_Working data_
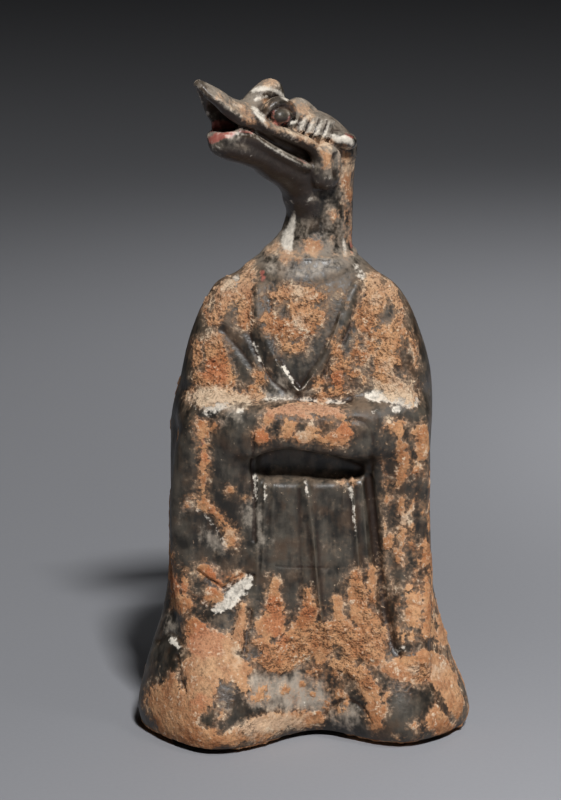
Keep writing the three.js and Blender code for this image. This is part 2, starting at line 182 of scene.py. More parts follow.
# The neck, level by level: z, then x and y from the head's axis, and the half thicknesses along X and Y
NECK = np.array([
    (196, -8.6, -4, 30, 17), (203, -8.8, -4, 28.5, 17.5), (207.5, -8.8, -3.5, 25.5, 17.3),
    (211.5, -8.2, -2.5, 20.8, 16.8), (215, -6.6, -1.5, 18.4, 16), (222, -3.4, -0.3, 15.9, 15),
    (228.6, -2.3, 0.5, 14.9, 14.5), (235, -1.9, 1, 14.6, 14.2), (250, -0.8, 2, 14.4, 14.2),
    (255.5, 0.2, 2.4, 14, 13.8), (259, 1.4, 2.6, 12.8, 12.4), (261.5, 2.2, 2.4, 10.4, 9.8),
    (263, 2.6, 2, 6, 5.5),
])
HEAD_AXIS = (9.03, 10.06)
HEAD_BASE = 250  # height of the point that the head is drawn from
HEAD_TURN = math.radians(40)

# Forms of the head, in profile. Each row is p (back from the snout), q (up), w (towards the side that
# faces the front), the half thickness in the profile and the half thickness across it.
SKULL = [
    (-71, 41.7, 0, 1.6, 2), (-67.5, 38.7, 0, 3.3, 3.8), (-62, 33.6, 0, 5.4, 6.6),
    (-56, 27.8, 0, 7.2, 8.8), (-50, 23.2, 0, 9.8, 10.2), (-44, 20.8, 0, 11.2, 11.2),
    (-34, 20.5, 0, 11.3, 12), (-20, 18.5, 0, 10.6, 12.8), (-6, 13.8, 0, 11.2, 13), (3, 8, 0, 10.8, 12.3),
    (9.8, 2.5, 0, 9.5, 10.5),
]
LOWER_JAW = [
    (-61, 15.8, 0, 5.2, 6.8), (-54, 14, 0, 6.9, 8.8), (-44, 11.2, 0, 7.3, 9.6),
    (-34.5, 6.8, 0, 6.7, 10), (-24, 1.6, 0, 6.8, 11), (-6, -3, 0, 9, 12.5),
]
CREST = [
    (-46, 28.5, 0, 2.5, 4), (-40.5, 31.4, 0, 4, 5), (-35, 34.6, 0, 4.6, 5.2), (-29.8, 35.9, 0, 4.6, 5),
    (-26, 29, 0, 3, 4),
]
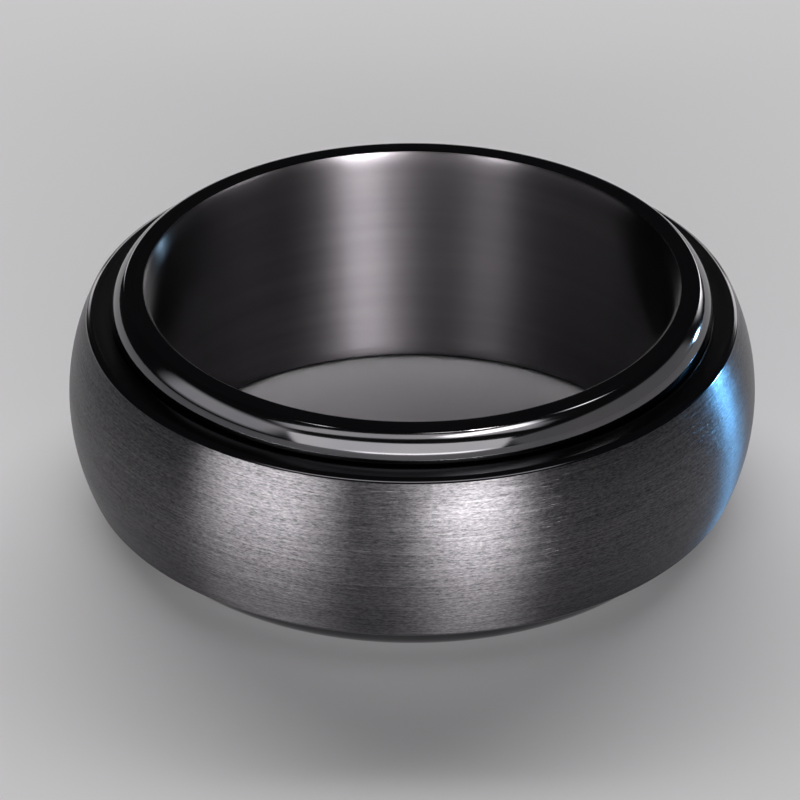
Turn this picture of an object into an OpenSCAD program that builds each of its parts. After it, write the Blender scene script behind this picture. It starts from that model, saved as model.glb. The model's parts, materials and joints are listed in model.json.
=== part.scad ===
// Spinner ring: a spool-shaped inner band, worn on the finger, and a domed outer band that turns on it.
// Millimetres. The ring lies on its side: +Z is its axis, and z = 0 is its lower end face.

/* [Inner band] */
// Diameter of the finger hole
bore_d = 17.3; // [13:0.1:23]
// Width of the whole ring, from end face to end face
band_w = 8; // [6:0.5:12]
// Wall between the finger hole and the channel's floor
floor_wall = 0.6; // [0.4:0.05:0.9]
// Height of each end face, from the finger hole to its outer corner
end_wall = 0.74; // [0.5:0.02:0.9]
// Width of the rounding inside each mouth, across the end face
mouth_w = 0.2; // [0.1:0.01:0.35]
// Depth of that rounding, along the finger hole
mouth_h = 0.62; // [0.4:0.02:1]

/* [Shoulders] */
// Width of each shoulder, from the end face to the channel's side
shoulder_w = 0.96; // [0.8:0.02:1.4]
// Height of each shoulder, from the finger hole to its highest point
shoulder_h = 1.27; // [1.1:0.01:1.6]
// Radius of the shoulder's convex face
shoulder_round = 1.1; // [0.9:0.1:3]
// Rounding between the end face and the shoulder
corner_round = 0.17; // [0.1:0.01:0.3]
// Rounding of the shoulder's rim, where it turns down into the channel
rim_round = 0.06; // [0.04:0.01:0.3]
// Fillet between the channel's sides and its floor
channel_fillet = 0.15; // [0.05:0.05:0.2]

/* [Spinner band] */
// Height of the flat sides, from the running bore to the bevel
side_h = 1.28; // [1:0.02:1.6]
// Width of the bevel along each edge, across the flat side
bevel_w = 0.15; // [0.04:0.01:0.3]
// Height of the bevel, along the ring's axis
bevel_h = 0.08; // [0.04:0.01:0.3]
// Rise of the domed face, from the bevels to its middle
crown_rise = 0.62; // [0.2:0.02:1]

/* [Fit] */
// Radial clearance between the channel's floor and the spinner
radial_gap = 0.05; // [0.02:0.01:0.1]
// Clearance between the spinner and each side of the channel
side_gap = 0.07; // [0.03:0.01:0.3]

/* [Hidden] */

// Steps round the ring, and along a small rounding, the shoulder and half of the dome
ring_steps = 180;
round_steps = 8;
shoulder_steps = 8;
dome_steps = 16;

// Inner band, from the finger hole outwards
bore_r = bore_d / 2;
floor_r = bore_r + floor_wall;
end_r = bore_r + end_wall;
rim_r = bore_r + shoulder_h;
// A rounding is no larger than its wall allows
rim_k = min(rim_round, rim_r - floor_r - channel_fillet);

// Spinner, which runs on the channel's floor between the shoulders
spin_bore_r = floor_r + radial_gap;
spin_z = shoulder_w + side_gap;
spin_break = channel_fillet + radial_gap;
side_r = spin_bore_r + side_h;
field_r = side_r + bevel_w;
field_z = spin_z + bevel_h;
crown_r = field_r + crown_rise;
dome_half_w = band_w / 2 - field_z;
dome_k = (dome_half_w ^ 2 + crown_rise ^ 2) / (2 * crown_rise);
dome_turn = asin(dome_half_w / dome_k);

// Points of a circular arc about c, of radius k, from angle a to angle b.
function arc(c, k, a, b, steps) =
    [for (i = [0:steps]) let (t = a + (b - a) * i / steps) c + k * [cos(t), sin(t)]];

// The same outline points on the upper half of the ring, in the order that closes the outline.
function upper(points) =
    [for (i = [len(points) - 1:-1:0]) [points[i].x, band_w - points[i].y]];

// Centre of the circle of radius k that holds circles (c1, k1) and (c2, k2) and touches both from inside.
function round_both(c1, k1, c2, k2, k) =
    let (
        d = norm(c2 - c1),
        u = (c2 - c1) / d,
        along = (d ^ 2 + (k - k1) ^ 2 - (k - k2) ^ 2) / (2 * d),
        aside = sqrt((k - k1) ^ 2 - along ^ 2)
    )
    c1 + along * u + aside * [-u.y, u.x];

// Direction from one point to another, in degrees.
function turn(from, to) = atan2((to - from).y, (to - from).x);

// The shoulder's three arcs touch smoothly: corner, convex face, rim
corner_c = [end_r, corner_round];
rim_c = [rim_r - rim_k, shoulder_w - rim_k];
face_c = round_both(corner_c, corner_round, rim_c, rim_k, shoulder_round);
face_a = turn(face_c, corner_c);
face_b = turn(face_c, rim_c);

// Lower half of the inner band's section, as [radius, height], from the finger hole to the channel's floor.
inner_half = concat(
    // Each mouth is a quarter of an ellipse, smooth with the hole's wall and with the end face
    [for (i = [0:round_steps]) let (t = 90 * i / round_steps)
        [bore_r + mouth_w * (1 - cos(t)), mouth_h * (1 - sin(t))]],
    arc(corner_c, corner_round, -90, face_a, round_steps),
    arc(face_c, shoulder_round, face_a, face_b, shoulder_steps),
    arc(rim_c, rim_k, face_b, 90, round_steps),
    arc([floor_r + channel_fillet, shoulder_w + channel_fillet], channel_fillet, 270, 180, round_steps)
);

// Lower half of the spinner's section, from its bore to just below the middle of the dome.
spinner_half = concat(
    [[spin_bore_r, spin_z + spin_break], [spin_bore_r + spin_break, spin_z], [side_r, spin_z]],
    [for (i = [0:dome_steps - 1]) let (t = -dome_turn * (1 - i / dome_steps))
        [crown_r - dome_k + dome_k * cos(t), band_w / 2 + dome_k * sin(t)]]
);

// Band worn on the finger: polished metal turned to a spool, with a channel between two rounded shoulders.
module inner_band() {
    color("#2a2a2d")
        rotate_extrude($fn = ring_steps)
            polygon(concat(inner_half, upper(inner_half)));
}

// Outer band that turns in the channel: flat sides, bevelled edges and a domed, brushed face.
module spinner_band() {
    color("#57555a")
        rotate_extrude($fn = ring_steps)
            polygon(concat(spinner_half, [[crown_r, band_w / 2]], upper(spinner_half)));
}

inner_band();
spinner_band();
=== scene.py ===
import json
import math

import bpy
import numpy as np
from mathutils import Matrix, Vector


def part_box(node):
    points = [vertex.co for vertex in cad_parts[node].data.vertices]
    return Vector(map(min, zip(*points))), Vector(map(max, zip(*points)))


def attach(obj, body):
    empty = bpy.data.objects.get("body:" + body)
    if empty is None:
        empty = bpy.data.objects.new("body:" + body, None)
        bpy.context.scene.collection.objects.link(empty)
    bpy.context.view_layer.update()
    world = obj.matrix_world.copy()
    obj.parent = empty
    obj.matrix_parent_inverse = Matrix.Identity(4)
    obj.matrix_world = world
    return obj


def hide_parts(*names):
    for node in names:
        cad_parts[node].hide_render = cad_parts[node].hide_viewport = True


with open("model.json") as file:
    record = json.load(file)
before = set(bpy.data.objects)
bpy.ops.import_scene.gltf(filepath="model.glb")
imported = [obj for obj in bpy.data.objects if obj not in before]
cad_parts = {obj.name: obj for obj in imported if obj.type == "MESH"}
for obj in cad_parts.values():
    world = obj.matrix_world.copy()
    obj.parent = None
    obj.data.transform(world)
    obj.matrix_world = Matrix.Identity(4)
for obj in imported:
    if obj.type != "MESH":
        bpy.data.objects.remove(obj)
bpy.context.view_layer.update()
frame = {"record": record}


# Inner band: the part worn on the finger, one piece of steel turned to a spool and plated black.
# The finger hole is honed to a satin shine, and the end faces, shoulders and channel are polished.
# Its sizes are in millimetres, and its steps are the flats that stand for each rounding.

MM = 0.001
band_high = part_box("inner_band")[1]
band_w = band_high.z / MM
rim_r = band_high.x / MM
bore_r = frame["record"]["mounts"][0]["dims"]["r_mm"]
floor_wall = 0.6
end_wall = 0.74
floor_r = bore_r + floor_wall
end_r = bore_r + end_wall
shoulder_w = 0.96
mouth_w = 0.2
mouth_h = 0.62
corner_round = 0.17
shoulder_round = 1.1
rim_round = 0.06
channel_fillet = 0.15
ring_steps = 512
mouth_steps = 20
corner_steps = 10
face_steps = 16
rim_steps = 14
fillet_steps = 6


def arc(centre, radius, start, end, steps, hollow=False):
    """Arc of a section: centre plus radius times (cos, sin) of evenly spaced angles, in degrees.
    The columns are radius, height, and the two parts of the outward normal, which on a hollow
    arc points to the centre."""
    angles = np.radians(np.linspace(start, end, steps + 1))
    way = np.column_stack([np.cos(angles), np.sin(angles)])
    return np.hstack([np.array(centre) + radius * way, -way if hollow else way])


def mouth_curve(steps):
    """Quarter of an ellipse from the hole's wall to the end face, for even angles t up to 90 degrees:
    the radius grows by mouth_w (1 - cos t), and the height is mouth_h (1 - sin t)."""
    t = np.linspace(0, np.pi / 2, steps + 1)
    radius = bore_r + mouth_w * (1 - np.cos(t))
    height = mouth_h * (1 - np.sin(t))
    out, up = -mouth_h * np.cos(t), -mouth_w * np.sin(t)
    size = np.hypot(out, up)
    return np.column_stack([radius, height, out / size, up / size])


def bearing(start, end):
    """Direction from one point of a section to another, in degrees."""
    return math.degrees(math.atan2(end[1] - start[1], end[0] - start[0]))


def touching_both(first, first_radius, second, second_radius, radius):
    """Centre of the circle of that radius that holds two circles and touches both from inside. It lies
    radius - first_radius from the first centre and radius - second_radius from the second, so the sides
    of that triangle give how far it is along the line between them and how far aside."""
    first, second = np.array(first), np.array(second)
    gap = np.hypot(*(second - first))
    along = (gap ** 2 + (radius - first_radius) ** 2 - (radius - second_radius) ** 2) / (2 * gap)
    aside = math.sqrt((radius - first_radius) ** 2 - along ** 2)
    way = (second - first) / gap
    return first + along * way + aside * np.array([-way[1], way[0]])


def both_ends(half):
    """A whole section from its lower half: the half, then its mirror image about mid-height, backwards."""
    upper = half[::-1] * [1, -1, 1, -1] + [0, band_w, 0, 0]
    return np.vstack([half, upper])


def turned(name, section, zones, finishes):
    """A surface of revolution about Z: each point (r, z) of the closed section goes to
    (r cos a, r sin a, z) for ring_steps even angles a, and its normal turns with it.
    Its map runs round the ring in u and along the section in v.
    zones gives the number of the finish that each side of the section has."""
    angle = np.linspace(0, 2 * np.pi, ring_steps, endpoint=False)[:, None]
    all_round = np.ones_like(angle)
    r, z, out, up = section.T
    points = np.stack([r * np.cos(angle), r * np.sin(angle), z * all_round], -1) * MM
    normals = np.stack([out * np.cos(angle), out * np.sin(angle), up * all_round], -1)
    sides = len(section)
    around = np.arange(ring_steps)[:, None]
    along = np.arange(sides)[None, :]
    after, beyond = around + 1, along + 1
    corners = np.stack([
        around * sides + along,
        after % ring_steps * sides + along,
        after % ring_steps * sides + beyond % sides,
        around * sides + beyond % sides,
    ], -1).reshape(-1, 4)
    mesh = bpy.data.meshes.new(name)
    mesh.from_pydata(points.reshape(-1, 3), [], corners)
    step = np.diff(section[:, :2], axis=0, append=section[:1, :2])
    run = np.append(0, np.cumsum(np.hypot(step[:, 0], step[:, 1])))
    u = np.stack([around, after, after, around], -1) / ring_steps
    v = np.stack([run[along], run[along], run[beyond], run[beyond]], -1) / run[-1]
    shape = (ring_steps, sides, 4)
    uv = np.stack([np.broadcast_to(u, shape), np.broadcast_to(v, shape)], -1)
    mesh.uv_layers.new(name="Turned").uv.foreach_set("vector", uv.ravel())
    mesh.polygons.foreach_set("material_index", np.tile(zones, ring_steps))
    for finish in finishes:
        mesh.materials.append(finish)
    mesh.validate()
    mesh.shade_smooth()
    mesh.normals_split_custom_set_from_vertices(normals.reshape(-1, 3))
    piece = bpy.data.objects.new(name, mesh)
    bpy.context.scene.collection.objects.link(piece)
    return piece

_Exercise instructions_
Return the lines from the line with "domed, brushed face." through the line with "before = set(bpy.data.objects)", inclusive, exactly as they stand, and nothing else.

_Response to the task_
// Outer band that turns in the channel: flat sides, bevelled edges and a domed, brushed face.
module spinner_band() {
    color("#57555a")
        rotate_extrude($fn = ring_steps)
            polygon(concat(spinner_half, [[crown_r, band_w / 2]], upper(spinner_half)));
}

inner_band();
spinner_band();
=== scene.py ===
import json
import math

import bpy
import numpy as np
from mathutils import Matrix, Vector


def part_box(node):
    points = [vertex.co for vertex in cad_parts[node].data.vertices]
    return Vector(map(min, zip(*points))), Vector(map(max, zip(*points)))


def attach(obj, body):
    empty = bpy.data.objects.get("body:" + body)
    if empty is None:
        empty = bpy.data.objects.new("body:" + body, None)
        bpy.context.scene.collection.objects.link(empty)
    bpy.context.view_layer.update()
    world = obj.matrix_world.copy()
    obj.parent = empty
    obj.matrix_parent_inverse = Matrix.Identity(4)
    obj.matrix_world = world
    return obj


def hide_parts(*names):
    for node in names:
        cad_parts[node].hide_render = cad_parts[node].hide_viewport = True


with open("model.json") as file:
    record = json.load(file)
before = set(bpy.data.objects)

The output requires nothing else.